[Records provided]:
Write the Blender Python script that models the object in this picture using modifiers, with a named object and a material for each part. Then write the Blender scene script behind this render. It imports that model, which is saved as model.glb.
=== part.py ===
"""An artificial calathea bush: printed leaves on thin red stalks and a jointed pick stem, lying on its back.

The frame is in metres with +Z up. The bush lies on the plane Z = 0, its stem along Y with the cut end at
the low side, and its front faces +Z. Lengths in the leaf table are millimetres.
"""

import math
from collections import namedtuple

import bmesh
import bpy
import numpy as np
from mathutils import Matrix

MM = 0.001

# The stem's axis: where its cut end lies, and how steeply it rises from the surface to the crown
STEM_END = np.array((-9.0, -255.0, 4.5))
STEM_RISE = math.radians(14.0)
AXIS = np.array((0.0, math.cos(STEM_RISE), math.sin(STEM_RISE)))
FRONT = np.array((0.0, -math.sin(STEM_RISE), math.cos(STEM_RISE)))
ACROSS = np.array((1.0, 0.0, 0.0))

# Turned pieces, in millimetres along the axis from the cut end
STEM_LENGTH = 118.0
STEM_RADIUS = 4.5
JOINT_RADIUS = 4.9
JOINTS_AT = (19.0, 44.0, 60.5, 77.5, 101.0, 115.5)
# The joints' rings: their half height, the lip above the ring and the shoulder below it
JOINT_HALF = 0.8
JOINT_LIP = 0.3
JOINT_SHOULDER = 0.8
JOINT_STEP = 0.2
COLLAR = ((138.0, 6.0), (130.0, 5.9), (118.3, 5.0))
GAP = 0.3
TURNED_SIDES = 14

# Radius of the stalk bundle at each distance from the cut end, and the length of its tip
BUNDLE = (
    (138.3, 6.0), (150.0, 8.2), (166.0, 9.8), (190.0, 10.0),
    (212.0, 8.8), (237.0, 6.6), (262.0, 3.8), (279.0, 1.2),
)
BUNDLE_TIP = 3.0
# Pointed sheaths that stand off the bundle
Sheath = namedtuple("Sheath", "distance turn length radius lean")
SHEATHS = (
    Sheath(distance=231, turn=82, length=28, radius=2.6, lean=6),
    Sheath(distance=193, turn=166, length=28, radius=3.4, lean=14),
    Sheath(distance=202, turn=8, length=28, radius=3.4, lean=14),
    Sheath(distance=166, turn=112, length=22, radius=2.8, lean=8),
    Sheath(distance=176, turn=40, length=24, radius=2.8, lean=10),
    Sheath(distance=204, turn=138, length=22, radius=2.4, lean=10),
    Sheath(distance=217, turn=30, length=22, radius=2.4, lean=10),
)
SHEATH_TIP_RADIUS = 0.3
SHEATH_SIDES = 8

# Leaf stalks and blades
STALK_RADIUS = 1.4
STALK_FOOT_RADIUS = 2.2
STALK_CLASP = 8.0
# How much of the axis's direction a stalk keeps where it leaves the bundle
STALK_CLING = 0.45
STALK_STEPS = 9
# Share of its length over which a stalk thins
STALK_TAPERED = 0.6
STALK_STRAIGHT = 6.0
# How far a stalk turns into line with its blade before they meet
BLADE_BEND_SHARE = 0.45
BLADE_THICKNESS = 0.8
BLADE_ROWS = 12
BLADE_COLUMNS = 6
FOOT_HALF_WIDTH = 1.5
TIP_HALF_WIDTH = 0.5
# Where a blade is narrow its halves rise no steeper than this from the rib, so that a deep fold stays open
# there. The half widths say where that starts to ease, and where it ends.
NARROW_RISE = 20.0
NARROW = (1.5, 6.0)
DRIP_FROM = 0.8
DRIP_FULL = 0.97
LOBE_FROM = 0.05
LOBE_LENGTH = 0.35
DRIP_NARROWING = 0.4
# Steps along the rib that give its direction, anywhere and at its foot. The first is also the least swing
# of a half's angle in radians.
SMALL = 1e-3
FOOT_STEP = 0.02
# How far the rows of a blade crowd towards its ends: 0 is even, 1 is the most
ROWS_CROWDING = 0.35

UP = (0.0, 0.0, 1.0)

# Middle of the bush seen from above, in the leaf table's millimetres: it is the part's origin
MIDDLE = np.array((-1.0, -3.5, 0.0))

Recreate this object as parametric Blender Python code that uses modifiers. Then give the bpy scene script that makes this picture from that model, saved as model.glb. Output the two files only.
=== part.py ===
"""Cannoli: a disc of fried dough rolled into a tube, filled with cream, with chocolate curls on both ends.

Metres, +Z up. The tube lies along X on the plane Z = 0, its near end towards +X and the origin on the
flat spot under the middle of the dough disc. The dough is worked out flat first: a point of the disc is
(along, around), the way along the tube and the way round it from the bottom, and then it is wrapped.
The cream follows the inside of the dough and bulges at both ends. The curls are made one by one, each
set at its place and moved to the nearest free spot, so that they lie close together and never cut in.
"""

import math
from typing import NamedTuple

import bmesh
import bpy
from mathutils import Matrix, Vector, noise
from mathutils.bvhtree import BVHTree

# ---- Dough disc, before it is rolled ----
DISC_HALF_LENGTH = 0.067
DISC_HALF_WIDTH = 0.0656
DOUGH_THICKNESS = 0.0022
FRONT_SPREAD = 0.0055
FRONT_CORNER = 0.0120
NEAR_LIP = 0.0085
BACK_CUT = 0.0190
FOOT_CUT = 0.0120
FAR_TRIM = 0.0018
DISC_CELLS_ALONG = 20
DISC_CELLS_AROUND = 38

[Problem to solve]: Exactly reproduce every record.

[Task result]:
Write the Blender Python script that models the object in this picture using modifiers, with a named object and a material for each part. Then write the Blender scene script behind this render. It imports that model, which is saved as model.glb.
=== part.py ===
"""An artificial calathea bush: printed leaves on thin red stalks and a jointed pick stem, lying on its back.

The frame is in metres with +Z up. The bush lies on the plane Z = 0, its stem along Y with the cut end at
the low side, and its front faces +Z. Lengths in the leaf table are millimetres.
"""

import math
from collections import namedtuple

import bmesh
import bpy
import numpy as np
from mathutils import Matrix

MM = 0.001

# The stem's axis: where its cut end lies, and how steeply it rises from the surface to the crown
STEM_END = np.array((-9.0, -255.0, 4.5))
STEM_RISE = math.radians(14.0)
AXIS = np.array((0.0, math.cos(STEM_RISE), math.sin(STEM_RISE)))
FRONT = np.array((0.0, -math.sin(STEM_RISE), math.cos(STEM_RISE)))
ACROSS = np.array((1.0, 0.0, 0.0))

# Turned pieces, in millimetres along the axis from the cut end
STEM_LENGTH = 118.0
STEM_RADIUS = 4.5
JOINT_RADIUS = 4.9
JOINTS_AT = (19.0, 44.0, 60.5, 77.5, 101.0, 115.5)
# The joints' rings: their half height, the lip above the ring and the shoulder below it
JOINT_HALF = 0.8
JOINT_LIP = 0.3
JOINT_SHOULDER = 0.8
JOINT_STEP = 0.2
COLLAR = ((138.0, 6.0), (130.0, 5.9), (118.3, 5.0))
GAP = 0.3
TURNED_SIDES = 14

# Radius of the stalk bundle at each distance from the cut end, and the length of its tip
BUNDLE = (
    (138.3, 6.0), (150.0, 8.2), (166.0, 9.8), (190.0, 10.0),
    (212.0, 8.8), (237.0, 6.6), (262.0, 3.8), (279.0, 1.2),
)
BUNDLE_TIP = 3.0
# Pointed sheaths that stand off the bundle
Sheath = namedtuple("Sheath", "distance turn length radius lean")
SHEATHS = (
    Sheath(distance=231, turn=82, length=28, radius=2.6, lean=6),
    Sheath(distance=193, turn=166, length=28, radius=3.4, lean=14),
    Sheath(distance=202, turn=8, length=28, radius=3.4, lean=14),
    Sheath(distance=166, turn=112, length=22, radius=2.8, lean=8),
    Sheath(distance=176, turn=40, length=24, radius=2.8, lean=10),
    Sheath(distance=204, turn=138, length=22, radius=2.4, lean=10),
    Sheath(distance=217, turn=30, length=22, radius=2.4, lean=10),
)
SHEATH_TIP_RADIUS = 0.3
SHEATH_SIDES = 8

# Leaf stalks and blades
STALK_RADIUS = 1.4
STALK_FOOT_RADIUS = 2.2
STALK_CLASP = 8.0
# How much of the axis's direction a stalk keeps where it leaves the bundle
STALK_CLING = 0.45
STALK_STEPS = 9
# Share of its length over which a stalk thins
STALK_TAPERED = 0.6
STALK_STRAIGHT = 6.0
# How far a stalk turns into line with its blade before they meet
BLADE_BEND_SHARE = 0.45
BLADE_THICKNESS = 0.8
BLADE_ROWS = 12
BLADE_COLUMNS = 6
FOOT_HALF_WIDTH = 1.5
TIP_HALF_WIDTH = 0.5
# Where a blade is narrow its halves rise no steeper than this from the rib, so that a deep fold stays open
# there. The half widths say where that starts to ease, and where it ends.
NARROW_RISE = 20.0
NARROW = (1.5, 6.0)
DRIP_FROM = 0.8
DRIP_FULL = 0.97
LOBE_FROM = 0.05
LOBE_LENGTH = 0.35
DRIP_NARROWING = 0.4
# Steps along the rib that give its direction, anywhere and at its foot. The first is also the least swing
# of a half's angle in radians.
SMALL = 1e-3
FOOT_STEP = 0.02
# How far the rows of a blade crowd towards its ends: 0 is even, 1 is the most
ROWS_CROWDING = 0.35

UP = (0.0, 0.0, 1.0)

# Middle of the bush seen from above, in the leaf table's millimetres: it is the part's origin
MIDDLE = np.array((-1.0, -3.5, 0.0))

Recreate this object as parametric Blender Python code that uses modifiers. Then give the bpy scene script that makes this picture from that model, saved as model.glb. Output the two files only.
=== part.py ===
"""Cannoli: a disc of fried dough rolled into a tube, filled with cream, with chocolate curls on both ends.

Metres, +Z up. The tube lies along X on the plane Z = 0, its near end towards +X and the origin on the
flat spot under the middle of the dough disc. The dough is worked out flat first: a point of the disc is
(along, around), the way along the tube and the way round it from the bottom, and then it is wrapped.
The cream follows the inside of the dough and bulges at both ends. The curls are made one by one, each
set at its place and moved to the nearest free spot, so that they lie close together and never cut in.
"""

import math
from typing import NamedTuple

import bmesh
import bpy
from mathutils import Matrix, Vector, noise
from mathutils.bvhtree import BVHTree

# ---- Dough disc, before it is rolled ----
DISC_HALF_LENGTH = 0.067
DISC_HALF_WIDTH = 0.0656
DOUGH_THICKNESS = 0.0022
FRONT_SPREAD = 0.0055
FRONT_CORNER = 0.0120
NEAR_LIP = 0.0085
BACK_CUT = 0.0190
FOOT_CUT = 0.0120
FAR_TRIM = 0.0018
DISC_CELLS_ALONG = 20
DISC_CELLS_AROUND = 38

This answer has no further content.